- Stated problem -
Only the lines from the line that has "for thing in" through the line that has "zip(*points))), Vector(map(max, zip(*points)))" should be reproduced, exactly and with both ends kept.

- Data provided -
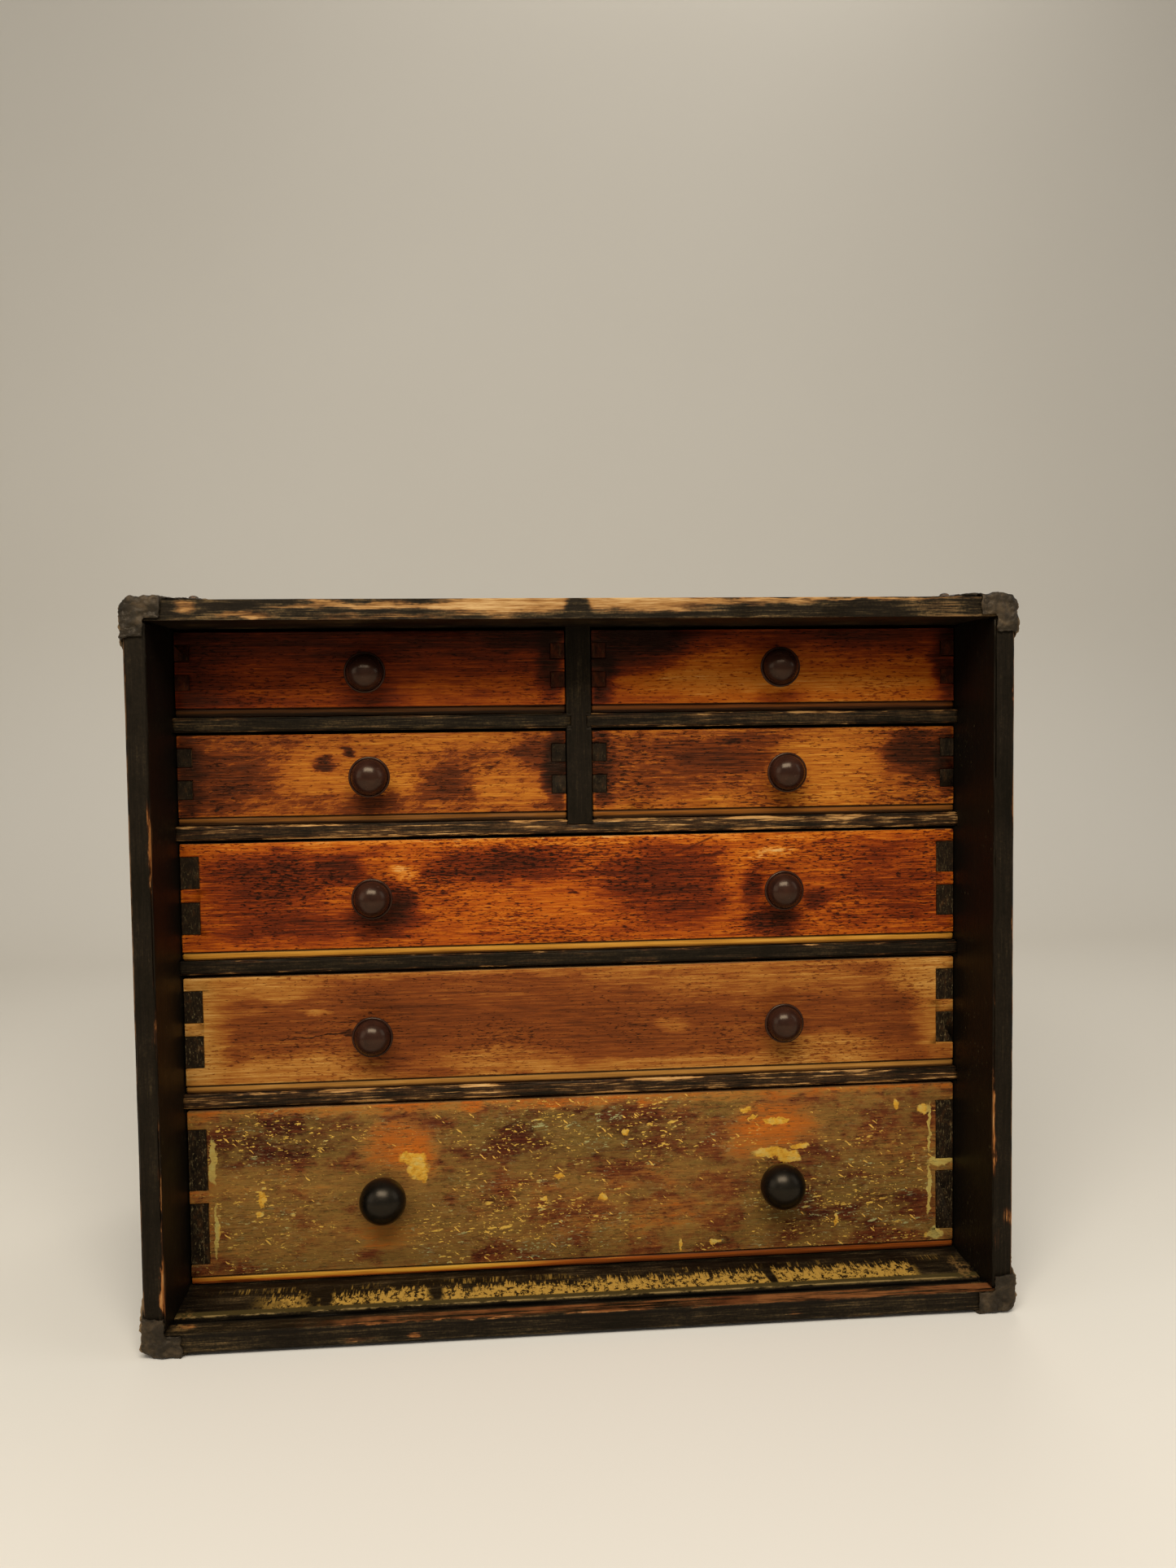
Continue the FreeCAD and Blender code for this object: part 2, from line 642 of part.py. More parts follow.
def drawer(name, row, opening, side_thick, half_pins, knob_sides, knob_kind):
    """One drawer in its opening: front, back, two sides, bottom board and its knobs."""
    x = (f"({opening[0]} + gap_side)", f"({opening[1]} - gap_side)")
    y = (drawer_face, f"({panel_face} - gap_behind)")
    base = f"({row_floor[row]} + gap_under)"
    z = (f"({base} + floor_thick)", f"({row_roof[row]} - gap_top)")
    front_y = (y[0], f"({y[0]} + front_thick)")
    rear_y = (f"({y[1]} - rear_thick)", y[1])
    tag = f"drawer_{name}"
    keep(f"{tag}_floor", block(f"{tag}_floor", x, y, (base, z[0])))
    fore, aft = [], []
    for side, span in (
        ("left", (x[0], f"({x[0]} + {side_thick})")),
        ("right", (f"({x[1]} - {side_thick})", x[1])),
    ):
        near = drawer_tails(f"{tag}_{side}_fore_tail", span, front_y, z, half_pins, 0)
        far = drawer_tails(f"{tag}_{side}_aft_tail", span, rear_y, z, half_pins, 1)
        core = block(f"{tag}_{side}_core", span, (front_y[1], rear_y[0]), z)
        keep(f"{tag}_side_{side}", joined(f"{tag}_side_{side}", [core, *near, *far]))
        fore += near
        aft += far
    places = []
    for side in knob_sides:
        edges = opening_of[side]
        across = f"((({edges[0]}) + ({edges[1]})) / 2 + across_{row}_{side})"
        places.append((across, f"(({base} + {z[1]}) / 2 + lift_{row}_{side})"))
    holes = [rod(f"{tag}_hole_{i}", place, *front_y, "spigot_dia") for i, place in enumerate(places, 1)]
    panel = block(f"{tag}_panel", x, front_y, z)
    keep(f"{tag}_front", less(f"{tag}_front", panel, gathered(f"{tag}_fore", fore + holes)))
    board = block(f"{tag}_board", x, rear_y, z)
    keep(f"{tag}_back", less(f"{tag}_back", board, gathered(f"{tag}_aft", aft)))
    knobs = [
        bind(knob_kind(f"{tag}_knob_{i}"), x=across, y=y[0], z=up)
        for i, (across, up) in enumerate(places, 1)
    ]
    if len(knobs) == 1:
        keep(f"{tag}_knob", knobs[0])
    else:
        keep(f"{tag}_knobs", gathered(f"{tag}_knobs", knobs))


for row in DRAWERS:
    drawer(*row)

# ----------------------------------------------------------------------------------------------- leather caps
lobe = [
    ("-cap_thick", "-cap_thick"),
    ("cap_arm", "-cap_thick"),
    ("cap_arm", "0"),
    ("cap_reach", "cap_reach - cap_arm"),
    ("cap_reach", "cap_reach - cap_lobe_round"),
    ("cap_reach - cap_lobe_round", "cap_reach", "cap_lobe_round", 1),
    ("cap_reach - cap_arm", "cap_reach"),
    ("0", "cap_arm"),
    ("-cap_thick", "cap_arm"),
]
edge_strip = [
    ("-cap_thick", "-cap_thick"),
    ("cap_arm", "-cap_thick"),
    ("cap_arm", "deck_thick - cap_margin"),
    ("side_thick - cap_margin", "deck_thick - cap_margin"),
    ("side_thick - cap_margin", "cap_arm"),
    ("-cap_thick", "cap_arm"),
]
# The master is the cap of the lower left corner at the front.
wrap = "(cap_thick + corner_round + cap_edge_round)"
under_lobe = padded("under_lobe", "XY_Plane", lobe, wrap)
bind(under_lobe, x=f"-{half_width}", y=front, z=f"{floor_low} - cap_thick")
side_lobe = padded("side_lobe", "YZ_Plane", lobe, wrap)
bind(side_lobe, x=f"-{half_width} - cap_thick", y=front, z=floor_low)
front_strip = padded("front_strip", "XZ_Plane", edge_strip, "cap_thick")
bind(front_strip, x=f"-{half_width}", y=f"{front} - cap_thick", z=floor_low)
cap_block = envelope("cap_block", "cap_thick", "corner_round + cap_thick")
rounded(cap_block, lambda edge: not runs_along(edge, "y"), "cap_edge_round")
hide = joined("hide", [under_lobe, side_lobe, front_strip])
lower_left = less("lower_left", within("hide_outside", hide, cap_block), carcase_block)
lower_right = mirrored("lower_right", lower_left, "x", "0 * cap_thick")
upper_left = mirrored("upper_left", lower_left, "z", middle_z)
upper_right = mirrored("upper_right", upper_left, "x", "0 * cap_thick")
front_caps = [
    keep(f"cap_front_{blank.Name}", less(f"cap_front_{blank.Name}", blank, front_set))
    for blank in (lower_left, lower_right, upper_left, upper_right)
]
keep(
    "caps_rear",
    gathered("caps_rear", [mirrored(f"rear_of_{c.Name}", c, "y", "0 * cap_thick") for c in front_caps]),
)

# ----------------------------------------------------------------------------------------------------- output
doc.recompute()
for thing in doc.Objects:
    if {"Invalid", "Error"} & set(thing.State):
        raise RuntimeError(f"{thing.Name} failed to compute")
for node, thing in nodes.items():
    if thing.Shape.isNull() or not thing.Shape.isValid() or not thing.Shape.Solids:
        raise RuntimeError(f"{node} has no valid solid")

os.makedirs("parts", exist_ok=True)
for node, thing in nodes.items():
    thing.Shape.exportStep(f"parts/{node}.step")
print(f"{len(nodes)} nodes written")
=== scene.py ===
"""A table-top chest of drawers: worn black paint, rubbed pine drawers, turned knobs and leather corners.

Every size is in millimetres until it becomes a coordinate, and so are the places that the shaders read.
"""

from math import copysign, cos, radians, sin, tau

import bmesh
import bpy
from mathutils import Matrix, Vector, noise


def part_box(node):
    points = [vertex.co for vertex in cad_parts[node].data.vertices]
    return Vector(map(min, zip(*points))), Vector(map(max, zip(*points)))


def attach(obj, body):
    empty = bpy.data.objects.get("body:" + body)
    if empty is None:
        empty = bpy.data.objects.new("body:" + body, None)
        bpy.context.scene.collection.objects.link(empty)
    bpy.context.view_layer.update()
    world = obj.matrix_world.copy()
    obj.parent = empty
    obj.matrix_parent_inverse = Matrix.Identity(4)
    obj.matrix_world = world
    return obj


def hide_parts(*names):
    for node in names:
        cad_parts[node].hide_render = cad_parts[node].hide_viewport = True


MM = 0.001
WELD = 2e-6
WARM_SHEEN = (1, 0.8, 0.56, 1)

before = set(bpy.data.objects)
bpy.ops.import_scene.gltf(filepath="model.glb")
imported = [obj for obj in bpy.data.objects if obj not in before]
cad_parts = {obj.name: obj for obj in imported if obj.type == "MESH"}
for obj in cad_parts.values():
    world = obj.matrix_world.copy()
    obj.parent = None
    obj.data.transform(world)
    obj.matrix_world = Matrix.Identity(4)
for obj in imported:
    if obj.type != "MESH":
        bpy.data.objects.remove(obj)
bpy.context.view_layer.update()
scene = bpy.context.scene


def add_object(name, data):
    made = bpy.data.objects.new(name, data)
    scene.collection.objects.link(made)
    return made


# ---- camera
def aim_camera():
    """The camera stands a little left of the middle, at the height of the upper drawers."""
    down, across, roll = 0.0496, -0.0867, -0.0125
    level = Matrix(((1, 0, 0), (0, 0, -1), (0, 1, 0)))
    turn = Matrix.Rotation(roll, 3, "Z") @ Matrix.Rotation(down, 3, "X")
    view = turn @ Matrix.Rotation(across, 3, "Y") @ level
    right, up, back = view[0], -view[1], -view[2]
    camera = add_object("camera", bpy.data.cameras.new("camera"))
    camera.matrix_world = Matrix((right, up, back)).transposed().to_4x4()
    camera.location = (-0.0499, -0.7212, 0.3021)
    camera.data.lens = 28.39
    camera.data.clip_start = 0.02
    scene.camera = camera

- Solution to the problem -
for thing in doc.Objects:
    if {"Invalid", "Error"} & set(thing.State):
        raise RuntimeError(f"{thing.Name} failed to compute")
for node, thing in nodes.items():
    if thing.Shape.isNull() or not thing.Shape.isValid() or not thing.Shape.Solids:
        raise RuntimeError(f"{node} has no valid solid")

os.makedirs("parts", exist_ok=True)
for node, thing in nodes.items():
    thing.Shape.exportStep(f"parts/{node}.step")
print(f"{len(nodes)} nodes written")
=== scene.py ===
"""A table-top chest of drawers: worn black paint, rubbed pine drawers, turned knobs and leather corners.

Every size is in millimetres until it becomes a coordinate, and so are the places that the shaders read.
"""

from math import copysign, cos, radians, sin, tau

import bmesh
import bpy
from mathutils import Matrix, Vector, noise


def part_box(node):
    points = [vertex.co for vertex in cad_parts[node].data.vertices]
    return Vector(map(min, zip(*points))), Vector(map(max, zip(*points)))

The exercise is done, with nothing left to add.